The Menlo Park, Calif.-based company posted a net loss of -$3.2 million, or-11¢ per share, on sales of $29.5 million for the three months ended Dec. 31, for sales growth of 22% compared with the same period last year.
Adjusted to exclude 1-time items, earnings per share were -11¢, ahead of consensus on The Street, where analysts were looking for sales of $28.7 million.
Intersect ENT reeled in its losses for the full-year, posting a net loss of -$16.4 million, or -56¢ per share, on sales of $96.3 million – beating the $95.5 million estimate from Wall Street.
The company said it expects to post sales of $111 million to $116 million in 2018.

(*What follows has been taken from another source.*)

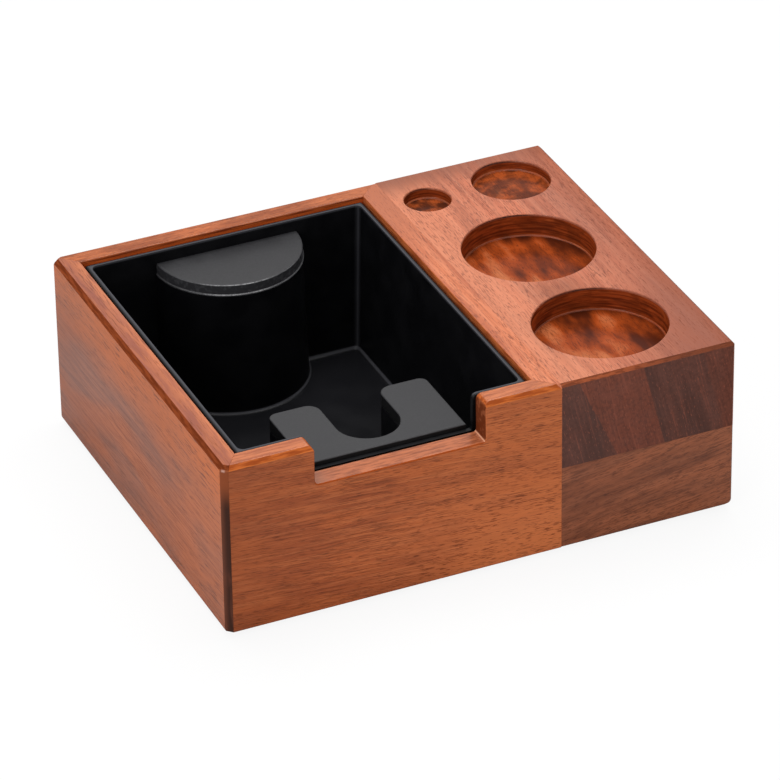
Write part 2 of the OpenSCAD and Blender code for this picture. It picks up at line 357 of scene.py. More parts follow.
def slice_off(piece, point, normal):
    """Saws the piece along a plane and drops what lies in front of it."""
    open_up(piece)
    bpy.ops.mesh.select_all(action="SELECT")
    bpy.ops.mesh.bisect(
        plane_co=point, plane_no=normal, use_fill=True, clear_outer=True, threshold=0.00001 * MM
    )
    close_up()


def soften(piece, width, angle):
    """Takes the sharpness off every edge, as sanding or a mould does."""
    settings = {
        "width": width, "segments": 2, "limit_method": "ANGLE",
        "angle_limit": math.radians(angle), "use_clamp_overlap": True,
    }
    apply_modifier(piece, "BEVEL", settings)


def polish(piece, angle):
    """Smooth shading up to that angle, led by the large faces."""
    only(piece)
    bpy.ops.object.shade_smooth_by_angle(angle=math.radians(angle))
    settings = {"mode": "FACE_AREA", "weight": 60, "keep_sharp": True}
    apply_modifier(piece, "WEIGHTED_NORMAL", settings)


def finished(piece, node, body, width, angle=28, smooth=32):
    """Softens and polishes the piece, and puts it in the place of its node."""
    if width:
        soften(piece, width, angle)
    polish(piece, smooth)
    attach(piece, body)
    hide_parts(node)
    return piece


# Frame boards, mitred at the corners

def outer_edge(edge, z, sides):
    """True for the edges at height z that lie on one of the box's outer sides."""
    if not all_at(edge, 2, z):
        return False
    places = ends(edge)
    middle = (places[0] + places[1]) / 2
    for axis, side in sides:
        if abs(middle[axis] - side) < CORNER_CHAMFER and not near(middle[axis], side + WALL, MM):
            if all(abs(co[axis] - side) < CORNER_CHAMFER + 0.1 * MM for co in places):
                return True
    return False


def frame_board(name, node, low, high, sides, corners, inner, saws, width=SOFT_FRAME, notch=None):
    """A board of the frame, between two corners seen from above.

    Its sides are its outer faces, its corners are free, inner is the axis and place of its
    inner face, and the saws cut its mitres.
    """
    low, high = Vector((*low, WOOD)), Vector((*high, TOP))

    def free_corner(edge):
        return runs(edge, 2) and any(all_at(edge, 0, x) and all_at(edge, 1, y) for x, y in corners)

    def corner_brow(edge):
        """The short edge between a corner's chamfer and the top chamfer."""
        return all_at(edge, 2, TOP - FRAME_CHAMFER) and any(
            all(abs(co.x - x) + abs(co.y - y) < 1.2 * CORNER_CHAMFER for co in ends(edge))
            for x, y in corners
        )

    board = block(name, low, high)
    open_up(board)
    if corners:
        round_edges(board, free_corner, CORNER_CHAMFER)
    round_edges(board, lambda e: outer_edge(e, TOP, sides), FRAME_CHAMFER)
    round_edges(board, lambda e: outer_edge(e, WOOD, sides), BOTTOM_ROUND, 4)
    if corners:
        round_edges(board, corner_brow, CORNER_BROW, 3)
    axis, at = inner
    round_edges(board, lambda e: all_at(e, axis, at) and all_at(e, 2, TOP), INNER_ARRIS, 2)
    close_up()
    if notch:
        notch(board)
    seat_low = base_low - Vector((BASE_GAP, BASE_GAP, REACH))
    seat_high = base_high + Vector((BASE_GAP, BASE_GAP, 0))
    carve(board, block("base seat", seat_low, seat_high))
    for saw in saws:
        mitre(board, saw, (low + high) / 2)
    return finished(board, node, "box", width)


def mitre(board, saw, keep):
    """Saws the board along a line seen from above, on the side away from keep."""
    (x, y), (inner_x, inner_y) = saw
    start = Vector((x, y, TOP))
    along = Vector((inner_x - x, inner_y - y, 0)).normalized()
    normal = Vector((along.y, -along.x, 0))
    if normal.dot(keep - start) > 0:
        normal = -normal
    slice_off(board, start, normal)


def notch_cutter(left, right, floor, top, corner_r, floor_r, y0, y1):
    """A cutter for a notch with a rounded floor and with corners that open out at the top."""
    cutter = block("notch cutter", (left, y0, floor), (right, y1, top - corner_r))
    open_up(cutter)
    round_edges(cutter, lambda e: runs(e, 1) and all_at(e, 2, floor), floor_r, 4)
    pick(cutter, "FACE", lambda f: all(near(v.co.z, top - corner_r) for v in f.verts))
    x, y = (left + right) / 2, (y0 + y1) / 2
    flare = arc((right - left) / 2 + corner_r, top - corner_r, corner_r, 180, 90, 6)
    for (half, z), (next_half, next_z) in zip(flare, flare[1:]):
        raise_top(next_z - z, (next_half / half, 1), (x, y, next_z))
    raise_top(REACH, (1, 1), (x, y, top))
    close_up()
    return cutter


def cut_notch(board):
    """The notch in the front board, with a fine arris on its straight front edges."""
    cutter = notch_cutter(
        NOTCH_LEFT, NOTCH_RIGHT, NOTCH_FLOOR, TOP, NOTCH_TOP_R, NOTCH_FLOOR_R,
        FRONT - REACH, FRONT + WALL + REACH,
    )
    carve(board, cutter)
    slack = 0.01 * MM

    def front_arris(edge):
        return all_at(edge, 1, FRONT) and all(
            NOTCH_FLOOR - slack < co.z < TOP - NOTCH_TOP_R + slack
            and NOTCH_LEFT - slack < co.x < NOTCH_RIGHT + slack for co in ends(edge)
        )

    open_up(board)
    round_edges(board, front_arris, NOTCH_ARRIS)
    close_up()


def make_base_board():
    board = block("base_panel", base_low, base_high)
    open_up(board)
    round_edges(board, lambda e: all_at(e, 2, base_low.z), BASE_ROUND, 2)
    round_edges(board, lambda e: runs(e, 2), BASE_CORNER_R, 3)
    close_up()
    return finished(board, "base_board", "box", SOFT_BASE)


FRONT_LEFT = (LEFT, FRONT)
BACK_LEFT = (LEFT, BACK)

# Saw lines of the mitres. The one at the front left follows the right edge of the chamfer.
FRONT_LEFT_SAW = ((LEFT + CORNER_CHAMFER, FRONT), (LEFT + WALL, FRONT + WALL))
BACK_LEFT_SAW = (BACK_LEFT, (LEFT + WALL, BACK - WALL))
FRONT_SEAM_SAW = ((SEAM, FRONT), (SEAM - WALL, FRONT + WALL))
BACK_SEAM_SAW = ((SEAM, BACK), (SEAM - WALL, BACK - WALL))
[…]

Chief executive Lisa Earnhardt told analysts on an earnings call that Intersect ENT expects to launch its newly-approved Sinuva implant in April this year.
“2017 was a banner year for Intersect ENT. We started the year with the NDA submission of Sinuva and ended the early approval of this innovative product. The FDA also approved Propel Contour in February which we then rolled out via successful and impactful launch. The use of the Propel family of products, Propel, Propel mini and Propel Contour continue to grow in frequency and in breath, emerging as the standard of care in several large markets across the country and proving immune to last year’s Medicare reimbursement changes,” Earnhardt said.
XENT shares were trading at $36.50 apiece today in mid-morning activity, up 1.8%.